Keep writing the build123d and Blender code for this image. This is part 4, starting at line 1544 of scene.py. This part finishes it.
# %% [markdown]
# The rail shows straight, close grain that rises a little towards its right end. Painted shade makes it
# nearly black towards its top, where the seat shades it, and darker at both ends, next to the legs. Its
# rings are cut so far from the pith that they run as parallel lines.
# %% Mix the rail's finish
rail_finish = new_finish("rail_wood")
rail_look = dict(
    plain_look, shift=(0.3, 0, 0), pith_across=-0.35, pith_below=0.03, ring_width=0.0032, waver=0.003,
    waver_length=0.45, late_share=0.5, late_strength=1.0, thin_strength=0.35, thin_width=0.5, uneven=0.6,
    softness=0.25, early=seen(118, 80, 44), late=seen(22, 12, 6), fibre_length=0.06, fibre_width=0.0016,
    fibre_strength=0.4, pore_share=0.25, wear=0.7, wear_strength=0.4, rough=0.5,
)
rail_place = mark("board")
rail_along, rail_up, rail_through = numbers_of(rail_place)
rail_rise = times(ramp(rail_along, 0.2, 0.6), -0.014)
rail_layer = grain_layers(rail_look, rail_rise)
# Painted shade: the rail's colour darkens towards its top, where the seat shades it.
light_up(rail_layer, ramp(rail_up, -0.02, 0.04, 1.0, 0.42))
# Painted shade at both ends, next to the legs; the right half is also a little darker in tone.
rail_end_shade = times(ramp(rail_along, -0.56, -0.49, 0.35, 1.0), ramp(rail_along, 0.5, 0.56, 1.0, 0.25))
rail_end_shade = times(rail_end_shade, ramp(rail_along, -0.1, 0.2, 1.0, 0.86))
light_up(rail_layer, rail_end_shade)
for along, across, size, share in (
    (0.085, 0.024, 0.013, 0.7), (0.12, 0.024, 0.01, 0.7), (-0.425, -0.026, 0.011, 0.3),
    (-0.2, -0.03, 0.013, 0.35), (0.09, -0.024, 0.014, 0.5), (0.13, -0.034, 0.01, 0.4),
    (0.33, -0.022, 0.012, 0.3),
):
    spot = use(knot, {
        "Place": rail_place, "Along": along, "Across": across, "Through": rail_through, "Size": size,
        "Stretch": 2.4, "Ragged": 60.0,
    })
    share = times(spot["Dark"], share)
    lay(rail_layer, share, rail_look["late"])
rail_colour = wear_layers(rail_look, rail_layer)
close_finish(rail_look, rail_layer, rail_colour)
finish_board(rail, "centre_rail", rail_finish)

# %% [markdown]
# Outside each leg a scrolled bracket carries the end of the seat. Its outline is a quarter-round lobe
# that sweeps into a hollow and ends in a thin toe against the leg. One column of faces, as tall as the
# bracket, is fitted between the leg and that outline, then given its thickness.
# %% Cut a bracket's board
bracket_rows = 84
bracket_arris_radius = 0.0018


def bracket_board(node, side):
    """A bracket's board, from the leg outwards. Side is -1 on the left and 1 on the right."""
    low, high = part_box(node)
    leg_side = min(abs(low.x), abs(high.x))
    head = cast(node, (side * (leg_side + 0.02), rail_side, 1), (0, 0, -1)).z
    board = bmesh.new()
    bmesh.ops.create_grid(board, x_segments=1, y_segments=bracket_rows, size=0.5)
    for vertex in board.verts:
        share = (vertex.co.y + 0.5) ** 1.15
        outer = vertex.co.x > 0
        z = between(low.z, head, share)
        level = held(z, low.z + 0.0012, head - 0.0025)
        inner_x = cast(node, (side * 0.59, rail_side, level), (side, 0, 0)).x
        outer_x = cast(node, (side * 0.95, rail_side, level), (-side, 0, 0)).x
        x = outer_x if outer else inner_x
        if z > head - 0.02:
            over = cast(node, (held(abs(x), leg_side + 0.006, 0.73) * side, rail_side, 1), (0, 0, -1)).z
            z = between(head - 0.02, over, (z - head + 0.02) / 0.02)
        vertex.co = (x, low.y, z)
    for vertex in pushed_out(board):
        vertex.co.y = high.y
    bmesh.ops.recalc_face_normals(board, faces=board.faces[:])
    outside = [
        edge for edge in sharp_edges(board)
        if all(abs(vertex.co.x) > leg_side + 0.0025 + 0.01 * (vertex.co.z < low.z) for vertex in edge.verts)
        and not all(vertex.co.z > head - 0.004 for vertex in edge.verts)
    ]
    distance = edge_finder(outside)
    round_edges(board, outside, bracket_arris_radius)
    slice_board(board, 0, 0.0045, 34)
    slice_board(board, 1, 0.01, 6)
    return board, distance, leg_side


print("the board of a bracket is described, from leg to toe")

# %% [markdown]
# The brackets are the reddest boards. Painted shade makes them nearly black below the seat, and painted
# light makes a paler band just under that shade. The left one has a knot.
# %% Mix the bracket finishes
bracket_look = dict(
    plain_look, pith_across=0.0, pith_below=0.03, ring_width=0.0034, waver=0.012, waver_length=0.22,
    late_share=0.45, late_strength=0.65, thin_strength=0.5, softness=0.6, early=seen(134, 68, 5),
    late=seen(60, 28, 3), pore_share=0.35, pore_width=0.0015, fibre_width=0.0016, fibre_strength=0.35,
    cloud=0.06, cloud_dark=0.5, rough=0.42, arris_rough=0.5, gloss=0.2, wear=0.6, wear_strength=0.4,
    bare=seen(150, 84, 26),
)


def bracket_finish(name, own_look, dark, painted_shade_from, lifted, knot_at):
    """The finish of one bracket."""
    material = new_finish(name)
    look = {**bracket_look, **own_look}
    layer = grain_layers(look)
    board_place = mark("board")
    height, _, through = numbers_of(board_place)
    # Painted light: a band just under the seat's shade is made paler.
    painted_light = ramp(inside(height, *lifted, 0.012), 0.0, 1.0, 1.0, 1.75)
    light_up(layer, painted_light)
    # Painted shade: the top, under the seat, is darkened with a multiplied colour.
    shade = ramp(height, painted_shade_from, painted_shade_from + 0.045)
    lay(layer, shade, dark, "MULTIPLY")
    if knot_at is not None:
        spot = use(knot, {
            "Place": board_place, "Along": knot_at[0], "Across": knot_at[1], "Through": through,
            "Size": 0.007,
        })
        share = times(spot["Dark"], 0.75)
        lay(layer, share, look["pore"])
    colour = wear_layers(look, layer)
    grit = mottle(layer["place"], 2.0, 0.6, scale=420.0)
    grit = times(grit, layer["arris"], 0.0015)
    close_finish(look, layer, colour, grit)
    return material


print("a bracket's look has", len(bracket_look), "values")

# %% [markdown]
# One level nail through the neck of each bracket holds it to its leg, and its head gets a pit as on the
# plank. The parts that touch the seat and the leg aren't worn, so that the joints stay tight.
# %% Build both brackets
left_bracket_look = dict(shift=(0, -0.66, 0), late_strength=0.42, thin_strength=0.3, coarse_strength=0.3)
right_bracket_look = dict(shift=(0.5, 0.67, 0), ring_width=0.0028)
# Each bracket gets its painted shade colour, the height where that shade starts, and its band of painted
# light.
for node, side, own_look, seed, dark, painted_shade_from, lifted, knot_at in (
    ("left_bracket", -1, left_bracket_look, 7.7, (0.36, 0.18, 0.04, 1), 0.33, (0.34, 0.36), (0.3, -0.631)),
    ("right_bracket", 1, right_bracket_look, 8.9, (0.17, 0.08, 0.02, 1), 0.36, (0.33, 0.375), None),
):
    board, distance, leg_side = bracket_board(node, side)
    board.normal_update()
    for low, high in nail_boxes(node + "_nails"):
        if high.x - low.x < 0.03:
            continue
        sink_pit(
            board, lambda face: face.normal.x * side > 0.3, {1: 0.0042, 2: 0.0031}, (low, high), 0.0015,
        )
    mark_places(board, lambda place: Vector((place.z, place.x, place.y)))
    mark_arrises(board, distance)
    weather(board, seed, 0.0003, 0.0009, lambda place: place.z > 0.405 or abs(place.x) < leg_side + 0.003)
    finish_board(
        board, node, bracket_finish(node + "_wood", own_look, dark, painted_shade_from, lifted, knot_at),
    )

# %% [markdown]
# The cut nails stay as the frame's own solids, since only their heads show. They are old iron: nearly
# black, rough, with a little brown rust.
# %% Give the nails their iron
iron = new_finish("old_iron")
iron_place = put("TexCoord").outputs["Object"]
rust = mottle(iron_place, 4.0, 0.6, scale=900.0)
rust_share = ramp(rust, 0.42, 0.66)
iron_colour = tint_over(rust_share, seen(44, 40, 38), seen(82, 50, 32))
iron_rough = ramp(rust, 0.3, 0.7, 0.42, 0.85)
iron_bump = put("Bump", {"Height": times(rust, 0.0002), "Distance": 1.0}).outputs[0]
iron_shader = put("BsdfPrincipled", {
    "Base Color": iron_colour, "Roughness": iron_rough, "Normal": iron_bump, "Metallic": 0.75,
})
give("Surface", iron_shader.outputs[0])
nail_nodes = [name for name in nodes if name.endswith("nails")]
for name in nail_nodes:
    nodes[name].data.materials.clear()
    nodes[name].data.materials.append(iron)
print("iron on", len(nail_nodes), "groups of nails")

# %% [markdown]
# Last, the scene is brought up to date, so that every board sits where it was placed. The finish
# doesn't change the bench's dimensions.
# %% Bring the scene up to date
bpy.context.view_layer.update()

§ WHAT IS REQUIRED
Beginning at the first line above, repeat exactly until the line containing "bracket_arris_radius = 0.0018", which is included.

§ EXERCISE RESPONSE
Keep writing the build123d and Blender code for this image. This is part 4, starting at line 1544 of scene.py. This part finishes it.
# %% [markdown]
# The rail shows straight, close grain that rises a little towards its right end. Painted shade makes it
# nearly black towards its top, where the seat shades it, and darker at both ends, next to the legs. Its
# rings are cut so far from the pith that they run as parallel lines.
# %% Mix the rail's finish
rail_finish = new_finish("rail_wood")
rail_look = dict(
    plain_look, shift=(0.3, 0, 0), pith_across=-0.35, pith_below=0.03, ring_width=0.0032, waver=0.003,
    waver_length=0.45, late_share=0.5, late_strength=1.0, thin_strength=0.35, thin_width=0.5, uneven=0.6,
    softness=0.25, early=seen(118, 80, 44), late=seen(22, 12, 6), fibre_length=0.06, fibre_width=0.0016,
    fibre_strength=0.4, pore_share=0.25, wear=0.7, wear_strength=0.4, rough=0.5,
)
rail_place = mark("board")
rail_along, rail_up, rail_through = numbers_of(rail_place)
rail_rise = times(ramp(rail_along, 0.2, 0.6), -0.014)
rail_layer = grain_layers(rail_look, rail_rise)
# Painted shade: the rail's colour darkens towards its top, where the seat shades it.
light_up(rail_layer, ramp(rail_up, -0.02, 0.04, 1.0, 0.42))
# Painted shade at both ends, next to the legs; the right half is also a little darker in tone.
rail_end_shade = times(ramp(rail_along, -0.56, -0.49, 0.35, 1.0), ramp(rail_along, 0.5, 0.56, 1.0, 0.25))
rail_end_shade = times(rail_end_shade, ramp(rail_along, -0.1, 0.2, 1.0, 0.86))
light_up(rail_layer, rail_end_shade)
for along, across, size, share in (
    (0.085, 0.024, 0.013, 0.7), (0.12, 0.024, 0.01, 0.7), (-0.425, -0.026, 0.011, 0.3),
    (-0.2, -0.03, 0.013, 0.35), (0.09, -0.024, 0.014, 0.5), (0.13, -0.034, 0.01, 0.4),
    (0.33, -0.022, 0.012, 0.3),
):
    spot = use(knot, {
        "Place": rail_place, "Along": along, "Across": across, "Through": rail_through, "Size": size,
        "Stretch": 2.4, "Ragged": 60.0,
    })
    share = times(spot["Dark"], share)
    lay(rail_layer, share, rail_look["late"])
rail_colour = wear_layers(rail_look, rail_layer)
close_finish(rail_look, rail_layer, rail_colour)
finish_board(rail, "centre_rail", rail_finish)

# %% [markdown]
# Outside each leg a scrolled bracket carries the end of the seat. Its outline is a quarter-round lobe
# that sweeps into a hollow and ends in a thin toe against the leg. One column of faces, as tall as the
# bracket, is fitted between the leg and that outline, then given its thickness.
# %% Cut a bracket's board
bracket_rows = 84
bracket_arris_radius = 0.0018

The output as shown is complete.